→ **Written problem**
Which lines below fall between the one containing "the mould rests" and the one containing "if empty is"? Repeat them exactly, counting both of those lines, and add nothing else.

→ **Data for this task**
%%

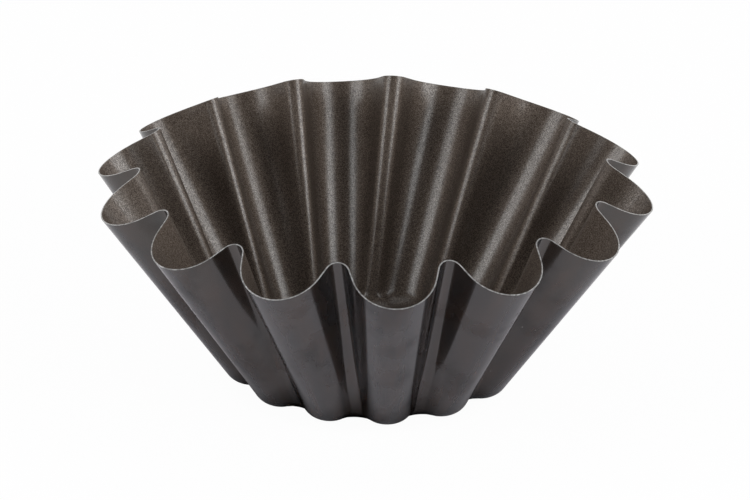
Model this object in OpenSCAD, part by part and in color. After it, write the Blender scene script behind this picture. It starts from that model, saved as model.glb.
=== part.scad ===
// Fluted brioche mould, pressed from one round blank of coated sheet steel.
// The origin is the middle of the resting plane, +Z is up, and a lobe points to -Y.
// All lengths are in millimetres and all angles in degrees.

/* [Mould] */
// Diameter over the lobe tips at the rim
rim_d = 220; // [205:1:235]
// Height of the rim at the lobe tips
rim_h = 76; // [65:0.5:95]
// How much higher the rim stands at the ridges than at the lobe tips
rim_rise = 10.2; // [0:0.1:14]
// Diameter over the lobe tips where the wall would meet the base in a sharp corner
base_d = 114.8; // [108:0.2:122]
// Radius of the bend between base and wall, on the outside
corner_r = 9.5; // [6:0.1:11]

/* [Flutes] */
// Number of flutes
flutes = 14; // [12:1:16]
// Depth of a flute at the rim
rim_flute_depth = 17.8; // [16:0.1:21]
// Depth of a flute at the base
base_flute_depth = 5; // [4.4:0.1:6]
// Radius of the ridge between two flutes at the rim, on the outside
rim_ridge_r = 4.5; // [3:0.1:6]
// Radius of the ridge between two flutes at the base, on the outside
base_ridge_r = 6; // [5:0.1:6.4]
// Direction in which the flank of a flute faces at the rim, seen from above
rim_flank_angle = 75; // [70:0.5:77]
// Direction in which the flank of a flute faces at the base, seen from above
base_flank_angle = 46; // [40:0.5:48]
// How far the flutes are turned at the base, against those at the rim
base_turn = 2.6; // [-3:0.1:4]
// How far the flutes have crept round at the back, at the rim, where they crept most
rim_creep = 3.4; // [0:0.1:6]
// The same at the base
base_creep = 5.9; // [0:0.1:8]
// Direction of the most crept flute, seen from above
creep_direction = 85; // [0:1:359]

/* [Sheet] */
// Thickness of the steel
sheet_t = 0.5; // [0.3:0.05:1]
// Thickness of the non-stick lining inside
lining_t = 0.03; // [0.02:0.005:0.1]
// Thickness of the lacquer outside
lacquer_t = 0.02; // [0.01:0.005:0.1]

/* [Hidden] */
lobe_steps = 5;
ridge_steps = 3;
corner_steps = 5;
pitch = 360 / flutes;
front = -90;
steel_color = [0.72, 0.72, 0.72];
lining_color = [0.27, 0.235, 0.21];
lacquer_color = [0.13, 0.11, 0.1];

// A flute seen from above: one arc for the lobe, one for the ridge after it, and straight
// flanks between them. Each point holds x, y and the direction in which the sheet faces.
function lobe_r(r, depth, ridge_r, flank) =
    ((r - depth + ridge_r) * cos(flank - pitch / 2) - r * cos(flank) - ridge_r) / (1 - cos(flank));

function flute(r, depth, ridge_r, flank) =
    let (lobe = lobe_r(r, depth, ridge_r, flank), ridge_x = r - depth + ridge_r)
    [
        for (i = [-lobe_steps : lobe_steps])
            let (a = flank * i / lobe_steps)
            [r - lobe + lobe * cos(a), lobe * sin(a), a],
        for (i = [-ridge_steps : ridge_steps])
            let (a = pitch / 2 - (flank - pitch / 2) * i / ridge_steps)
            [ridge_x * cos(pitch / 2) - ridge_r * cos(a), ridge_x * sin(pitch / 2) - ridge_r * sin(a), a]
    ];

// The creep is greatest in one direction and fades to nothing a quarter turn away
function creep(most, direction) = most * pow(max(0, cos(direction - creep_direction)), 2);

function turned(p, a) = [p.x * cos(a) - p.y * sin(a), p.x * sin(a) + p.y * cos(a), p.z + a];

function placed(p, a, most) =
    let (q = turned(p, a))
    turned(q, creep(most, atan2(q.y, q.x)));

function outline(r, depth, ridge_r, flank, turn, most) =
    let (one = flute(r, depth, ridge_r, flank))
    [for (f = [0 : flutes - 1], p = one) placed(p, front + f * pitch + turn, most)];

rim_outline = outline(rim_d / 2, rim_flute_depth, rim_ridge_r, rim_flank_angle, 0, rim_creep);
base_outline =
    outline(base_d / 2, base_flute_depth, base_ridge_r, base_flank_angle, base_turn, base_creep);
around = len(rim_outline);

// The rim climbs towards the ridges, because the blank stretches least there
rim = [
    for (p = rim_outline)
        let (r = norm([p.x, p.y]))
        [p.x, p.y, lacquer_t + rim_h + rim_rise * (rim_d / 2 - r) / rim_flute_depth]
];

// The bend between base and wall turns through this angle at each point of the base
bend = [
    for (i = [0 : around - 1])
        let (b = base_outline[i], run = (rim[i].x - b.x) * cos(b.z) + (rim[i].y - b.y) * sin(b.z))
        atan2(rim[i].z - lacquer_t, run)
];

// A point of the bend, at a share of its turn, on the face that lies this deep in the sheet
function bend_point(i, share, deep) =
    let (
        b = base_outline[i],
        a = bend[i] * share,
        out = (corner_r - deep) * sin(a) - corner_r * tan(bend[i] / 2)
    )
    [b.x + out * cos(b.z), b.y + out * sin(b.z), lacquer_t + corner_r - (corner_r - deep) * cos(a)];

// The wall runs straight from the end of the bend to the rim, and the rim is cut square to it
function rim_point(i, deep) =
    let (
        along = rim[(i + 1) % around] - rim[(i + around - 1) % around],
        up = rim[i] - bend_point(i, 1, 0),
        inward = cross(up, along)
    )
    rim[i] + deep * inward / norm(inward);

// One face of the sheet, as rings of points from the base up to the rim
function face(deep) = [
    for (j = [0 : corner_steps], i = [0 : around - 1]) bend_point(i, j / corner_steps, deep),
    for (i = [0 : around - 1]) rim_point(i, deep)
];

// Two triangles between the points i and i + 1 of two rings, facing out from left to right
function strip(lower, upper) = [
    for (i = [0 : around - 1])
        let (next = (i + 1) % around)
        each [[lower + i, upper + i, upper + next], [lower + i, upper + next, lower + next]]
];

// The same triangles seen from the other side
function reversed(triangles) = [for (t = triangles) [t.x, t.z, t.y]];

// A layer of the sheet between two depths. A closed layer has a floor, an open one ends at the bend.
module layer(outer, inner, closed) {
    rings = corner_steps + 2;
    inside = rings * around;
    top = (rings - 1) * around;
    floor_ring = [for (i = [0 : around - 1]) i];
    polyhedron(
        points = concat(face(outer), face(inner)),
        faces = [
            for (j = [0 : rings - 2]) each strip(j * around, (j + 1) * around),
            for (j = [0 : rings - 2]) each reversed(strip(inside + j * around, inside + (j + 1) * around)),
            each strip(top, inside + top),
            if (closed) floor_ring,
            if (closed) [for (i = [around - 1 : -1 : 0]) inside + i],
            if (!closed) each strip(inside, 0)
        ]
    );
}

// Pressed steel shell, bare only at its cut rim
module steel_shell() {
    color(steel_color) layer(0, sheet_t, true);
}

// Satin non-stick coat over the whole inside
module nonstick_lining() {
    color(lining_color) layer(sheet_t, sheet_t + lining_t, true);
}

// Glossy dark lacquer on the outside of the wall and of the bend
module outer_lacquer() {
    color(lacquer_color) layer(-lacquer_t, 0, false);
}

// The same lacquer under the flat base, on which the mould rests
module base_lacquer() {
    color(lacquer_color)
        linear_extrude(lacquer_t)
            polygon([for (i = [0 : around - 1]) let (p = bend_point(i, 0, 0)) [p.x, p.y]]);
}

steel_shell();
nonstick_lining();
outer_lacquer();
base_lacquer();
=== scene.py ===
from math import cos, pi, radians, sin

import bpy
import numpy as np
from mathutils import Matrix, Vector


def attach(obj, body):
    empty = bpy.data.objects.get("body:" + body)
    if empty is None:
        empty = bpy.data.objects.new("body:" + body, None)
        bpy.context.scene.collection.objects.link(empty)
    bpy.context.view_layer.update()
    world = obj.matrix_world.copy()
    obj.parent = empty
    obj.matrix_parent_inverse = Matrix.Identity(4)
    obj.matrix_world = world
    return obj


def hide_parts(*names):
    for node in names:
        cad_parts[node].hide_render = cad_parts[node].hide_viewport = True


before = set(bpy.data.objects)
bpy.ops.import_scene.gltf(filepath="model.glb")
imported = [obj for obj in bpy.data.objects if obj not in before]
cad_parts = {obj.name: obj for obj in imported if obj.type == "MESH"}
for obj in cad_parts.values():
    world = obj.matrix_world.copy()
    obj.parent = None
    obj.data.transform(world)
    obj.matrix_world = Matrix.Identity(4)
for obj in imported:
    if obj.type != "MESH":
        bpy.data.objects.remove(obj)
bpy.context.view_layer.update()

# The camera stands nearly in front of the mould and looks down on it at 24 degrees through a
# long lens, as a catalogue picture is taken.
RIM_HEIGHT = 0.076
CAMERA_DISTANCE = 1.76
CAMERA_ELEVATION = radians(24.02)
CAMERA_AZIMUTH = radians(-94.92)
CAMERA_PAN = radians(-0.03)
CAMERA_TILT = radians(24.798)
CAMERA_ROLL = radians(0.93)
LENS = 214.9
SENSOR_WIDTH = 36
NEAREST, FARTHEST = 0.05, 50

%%
%%

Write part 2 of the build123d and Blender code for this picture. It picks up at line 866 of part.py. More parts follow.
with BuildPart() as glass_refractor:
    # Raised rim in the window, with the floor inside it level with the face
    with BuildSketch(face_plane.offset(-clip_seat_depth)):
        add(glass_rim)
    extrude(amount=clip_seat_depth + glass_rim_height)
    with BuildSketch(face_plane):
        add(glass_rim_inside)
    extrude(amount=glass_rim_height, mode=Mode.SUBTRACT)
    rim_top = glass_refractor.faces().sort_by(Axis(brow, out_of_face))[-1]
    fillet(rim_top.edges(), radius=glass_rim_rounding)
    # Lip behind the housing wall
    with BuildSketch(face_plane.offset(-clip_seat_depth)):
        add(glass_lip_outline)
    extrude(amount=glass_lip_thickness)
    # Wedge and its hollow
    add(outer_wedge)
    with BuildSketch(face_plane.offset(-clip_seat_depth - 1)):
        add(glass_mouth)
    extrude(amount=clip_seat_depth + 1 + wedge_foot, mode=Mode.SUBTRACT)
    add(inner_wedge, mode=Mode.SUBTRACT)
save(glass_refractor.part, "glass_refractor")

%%

→ **Solution below**
// The same lacquer under the flat base, on which the mould rests
module base_lacquer() {
    color(lacquer_color)
        linear_extrude(lacquer_t)
            polygon([for (i = [0 : around - 1]) let (p = bend_point(i, 0, 0)) [p.x, p.y]]);
}

steel_shell();
nonstick_lining();
outer_lacquer();
base_lacquer();
=== scene.py ===
from math import cos, pi, radians, sin

import bpy
import numpy as np
from mathutils import Matrix, Vector


def attach(obj, body):
    empty = bpy.data.objects.get("body:" + body)
    if empty is None:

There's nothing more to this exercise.